# Master Data Science for Business - Data Science Consulting - Session 2 

### Notebook 3: Web Scraping with Scrapy: Getting reviews from TripAdvisor

<u>Context</u>: This notebook was originally created by Capgemini. We adapted it to scrap data on the center Parc "Le Lac d'Ailette" (on TripAdvisor).

<u>The main issue we faced when running this notebook</u>: changing the URL of the  listing to scrap triggered several errors. For instance, some tags were different, and we could not scrap the page number - which we use to stop the script. Also, we only managed to scrap 663 reviews. Not sure why, but this number corresponds to the total number of reviews in english (yet, we also have reviews in French...).

## 1. Importing packages

In [1]:
import scrapy
from scrapy.crawler import CrawlerProcess
from scrapy.spiders import CrawlSpider, Rule
from scrapy.selector import Selector
import sys
from scrapy.http import Request
from scrapy.linkextractors import LinkExtractor
import json
import logging
import pandas as pd

## 2. Some class and functions

In [2]:
# -*- coding: utf-8 -*-

# Define here the models for your scraped items
#
# See documentation in:
# https://doc.scrapy.org/en/latest/topics/items.html

class HotelreviewsItem(scrapy.Item):
    # define the fields for your item here like:
    rating = scrapy.Field()
    review = scrapy.Field()
    title = scrapy.Field()
    trip_date = scrapy.Field()
    trip_type = scrapy.Field()
    published_date = scrapy.Field()
    image_url = scrapy.Field()
    hotel_type = scrapy.Field()
    hotel_name = scrapy.Field()
    hotel_adress = scrapy.Field()
    price_range = scrapy.Field()
    reviewer_id = scrapy.Field()
    review_id = scrapy.Field()
    review_language = scrapy.Field()
    pid = scrapy.Field()
    locid = scrapy.Field()

In [3]:
def user_info_splitter(raw_user_info):
    """

    :param raw_user_info:
    :return:
    """

    user_info = {}

    splited_info = raw_user_info.split()
    for element in splited_info:
        converted_element = get_convertible_elements_as_dic(element)
        if converted_element:
            user_info[converted_element[0]] = converted_element[1]

    return user_info

## 2. Creating the JSon pipeline 

In [4]:
#JSon pipeline, you can rename the "trust.jl" to the name of your choice
class JsonWriterPipeline(object):

    def open_spider(self, spider):
        self.file = open('tripadvisor2.jl', 'w')

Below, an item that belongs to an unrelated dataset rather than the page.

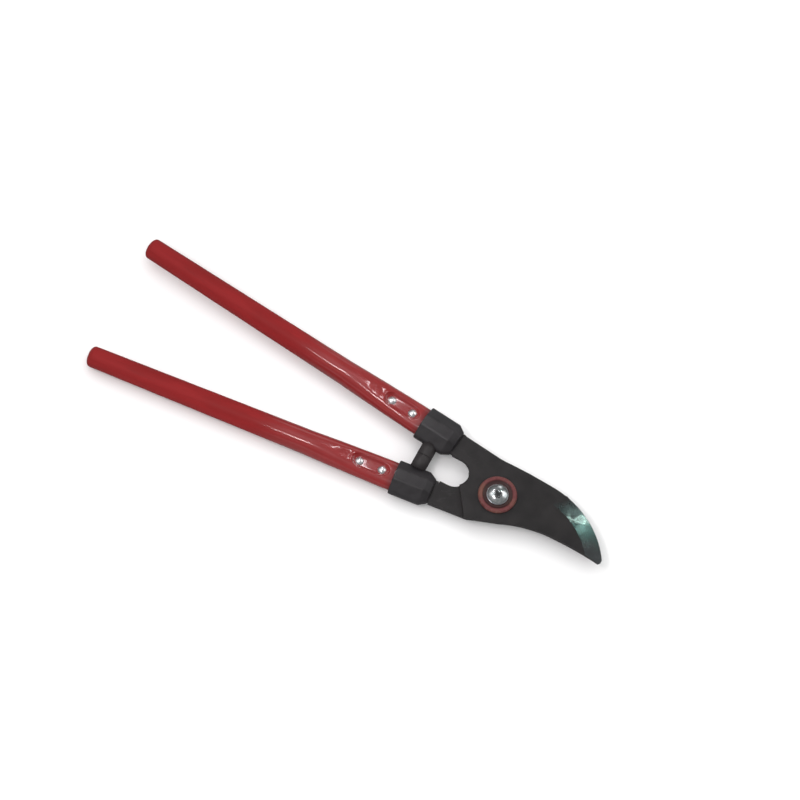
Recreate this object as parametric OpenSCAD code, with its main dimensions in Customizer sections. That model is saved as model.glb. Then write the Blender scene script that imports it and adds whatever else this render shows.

    def close_spider(self, spider):
        self.file.close()

    def process_item(self, item, spider):
        line = json.dumps(dict(item)) + "\n"
        self.file.write(line)
        return item

## 3. Spider

Now you know how to get data from one page, we want to automate the spider so it will crawl through all pages of reviews, ending with a full spider able to scrape every reviews of the selected parc. You will modify here the parse function since this is where you tell the spider to get the links and to follow them. <br>
<b>To Do</b>: Complete the following code, to scrape all the reviews of one parc. 

In [5]:
import re

def cleanhtml(raw_html):
  cleanr = re.compile('<.*?>')
  cleantext = re.sub(cleanr, '', raw_html)
  return(cleantext)

In [6]:
class MySpider(CrawlSpider):
    name = 'BasicSpider'
    domain_url = "https://www.tripadvisor.com"
    # allowed_domains = ["https://www.tripadvisor.com"]

    start_urls = ["https://www.tripadvisor.fr/Hotel_Review-g1572451-d775381-Reviews-Center_Parcs_Le_Lac_d_Ailette-Chamouille_Aisne_Hauts_de_France.html"]
    
    #Custom settings to modify settings usually found in the settings.py file 
    custom_settings = {
        'LOG_LEVEL': logging.WARNING,
        'ITEM_PIPELINES': {'__main__.JsonWriterPipeline': 1}, # Used for pipeline 1
        'FEED_FORMAT':'json',                                 # Used for pipeline 2
        'FEED_URI': 'tripadvisor2.json'                       # Used for pipeline 2
    }

    def parse(self, response):

        open_span = '<span class="pageNum current disabled">'
        close_span = '</span>'
        
        all_review_pages = response.xpath("//a[contains(@class,'pageNum') and contains(@class,'last')]/@data-offset").extract()

        next_reviews_page_url = "https://www.tripadvisor.com" + response.xpath("//a[contains(@class,'nav') and contains(@class,'next') and contains(@class,'primary')]/@href").extract_first()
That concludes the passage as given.